Activities are where side effects happen: API calls, database writes, etc. The Fixer Inventory activity calls a real FastAPI service that intentionally returns 429 (rate limit) for the first 3 requests to demonstrate Temporal’s automatic retry.

We keep the HTTP client logic in a separate service module (fixer-api.ts) and let activities focus on orchestration:

// services/fixer-api.ts - Simple API client
export async function createReservation(request: ReservationRequest): Promise<Reservation> {
  const response = await fetch(`${FIXER_API_URL}/reservations`, {
    method: 'POST',
    headers: { 'Content-Type': 'application/json' },
    body: JSON.stringify({ runner_id: request.runnerId, /* ... */ })
  });
  
  if (!response.ok) {
    // Just throw any Error - Temporal retries it automatically
    throw new Error(`Fixer API error: ${response.status}`);
  }
  
  return await response.json();
}

// activities/cyberware-activities.ts - Activity uses the service
export async function reserveCyberware(
  request: CyberwareInstallationRequest
): Promise<InventoryReservation> {
  // Just call the service - errors propagate naturally.
  // Temporal retries ANY thrown Error based on your retry policy.
  return await createReservation({
    runnerId: request.runner.runnerId,
    cyberwareName: request.cyberware.name,
    // ... more fields
  });
}

Notice what’s not here: no custom error classes, no retry logic, no state tracking.
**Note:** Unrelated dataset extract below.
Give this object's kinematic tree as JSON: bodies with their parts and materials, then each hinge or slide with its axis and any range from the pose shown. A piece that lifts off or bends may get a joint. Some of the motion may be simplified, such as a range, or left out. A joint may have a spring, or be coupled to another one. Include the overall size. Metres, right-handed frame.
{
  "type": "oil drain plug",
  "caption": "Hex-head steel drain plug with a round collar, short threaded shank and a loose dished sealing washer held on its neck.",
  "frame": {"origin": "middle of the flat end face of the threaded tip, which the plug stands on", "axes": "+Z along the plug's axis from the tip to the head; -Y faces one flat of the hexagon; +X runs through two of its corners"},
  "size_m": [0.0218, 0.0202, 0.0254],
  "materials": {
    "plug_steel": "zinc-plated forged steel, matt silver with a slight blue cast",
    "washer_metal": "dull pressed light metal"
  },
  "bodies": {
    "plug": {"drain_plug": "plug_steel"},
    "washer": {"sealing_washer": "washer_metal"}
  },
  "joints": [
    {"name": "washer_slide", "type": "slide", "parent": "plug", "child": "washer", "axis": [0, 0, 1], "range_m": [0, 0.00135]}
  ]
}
Temporal retries any thrown Error automatically based on your policy configuration (initialInterval, backoffCoefficient). Just throw, and it handles the rest.

For business errors that shouldn’t be retried, use Temporal’s ApplicationFailure:

import { ApplicationFailure } from '@temporalio/activity';

if (runner.credits < totalCost) {
  // This error type is in our nonRetryableErrorTypes list - won't be retried
  throw ApplicationFailure.nonRetryable(
    'Runner cannot afford this chrome',
    'InsufficientFunds'
  );
}

So there are really only two categories:

Retryable (default): throw any Error, Temporal retries per your policy
Non-retryable: throw ApplicationFailure.nonRetryable() with a type in your nonRetryableErrorTypes

Full code: fixer-api.ts | cyberware-activities.ts

The activity throws an error on 429, and Temporal’s retry policy handles the rest:

const { reserveCyberware, releaseCyberwareReservation /* ... */ } = proxyActivities<typeof activities>({
  startToCloseTimeout: '60 seconds',
  retry: {
    initialInterval: '10 seconds',  // Match the Retry-After header
    backoffCoefficient: 1,          // No backoff - use fixed intervals
    maximumAttempts: 5,             // More than the 3 failures we expect
  },
});

How Durable Retries Work

When an activity throws an error, Temporal doesn’t just blindly retry. Here’s what happens under the hood:

The retry timer lives in the database, not in worker memory. If Worker A crashes, Worker B picks up the retry. This is durable execution in action, and it’s why activities should be idempotent.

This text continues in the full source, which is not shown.